To promote the circular economy in the construction and real estate sector, a digital register is needed. This register contains all the necessary information on materials in an online cloud platform. Through a so-called "one-stop access point," users can provide information on the environmental impact of a product or asset, as well as health-, regulatory- and financial-related decision support over the lifecycle of the object. The database should also be able to store, enrich, share and manage information about objects in a digital and standardized way (keyword: digital twin/BIM) with asset, product and material data.

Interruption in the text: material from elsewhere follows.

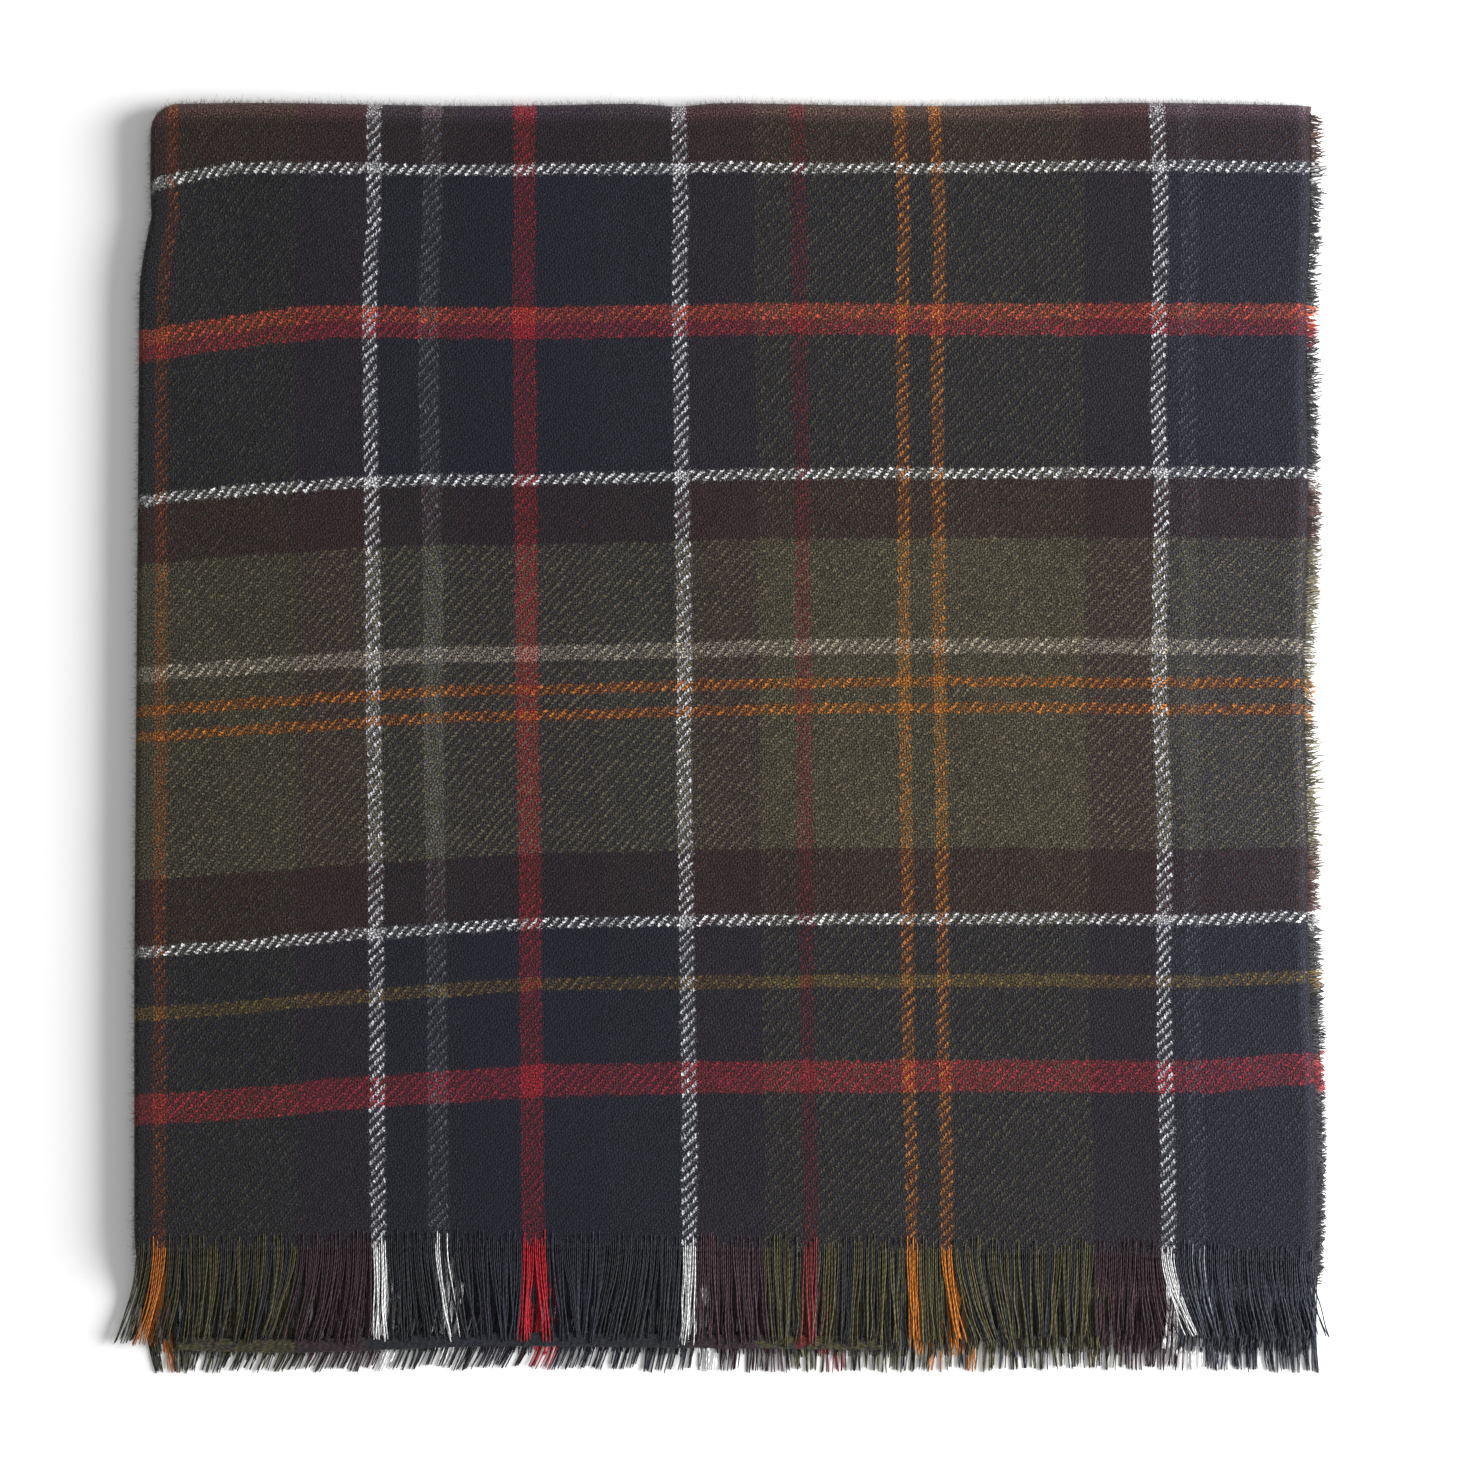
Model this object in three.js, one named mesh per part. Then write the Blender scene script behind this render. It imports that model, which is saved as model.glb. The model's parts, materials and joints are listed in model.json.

Madaster is this kind of online platform for materials. It provides transparency on material values and offers a trustworthy data source. At the same time, it establishes an ecosystem that brings together products, architects, project developers, banks, asset managers and the public sector in marketplaces.
An important prerequisite for value preservation is that buildings are designed and constructed in such a way that it is easy and consequently economically worthwhile to deconstruct and to reuse the materials and resources stored in them. This provides a financial incentive for developers, producers and builders to "anticipate" transience in design and construction.
Materials that can neither be avoided nor reused in their form and function are often recycled. While the recycling of plastics, paper and glass, for example, is already established practice, construction waste and the like are often landfilled, and recycling into "new" building materials has so far been time-consuming and does not appear to be profitable. Besides the high standards that secondary building materials must meet in order to be reused in the construction industry, another obstacle to the widespread establishment of secondary building materials is the lack of acceptance by building owners (source). In fact, recycled building materials are often required to have higher qualities than new raw materials (source).
This means that while the mindset towards recycled building materials also plays a crucial role, another obstacle is the lack of infrastructure for trading construction waste and recycled building materials. This is exactly where Cyrkl's digital B2B marketplace steps in. Via our online platform, companies can offer waste free of charge or buy recycling materials themselves. In this way, networks between construction waste producers, recyclers and recoverers can be created easily and across Europe or entirely locally.
Any construction waste can be offered on the marketplace. Interested recyclers or reusers can easily contact the supplier directly through the Cyrkl marketplace and discuss potential costs or prices, transport or details about the material. This is a quick way to broker materials and enable the circular economy in the construction sector.
We are looking ahead to challenging years in which we must succeed in minimizing negative impacts of human life on our planet. Fortunately, there is no shortage of solutions and innovation, and the construction sector in particular has huge potential to minimize greenhouse gases and preserve resources. Transforming the sector will bring us significantly closer to the climate targets we have set ourselves. Companies such as Polycare, Madaster and Cyrkl will be able to continue to show in the coming years that many, smaller solutions can also achieve great things in their entirety.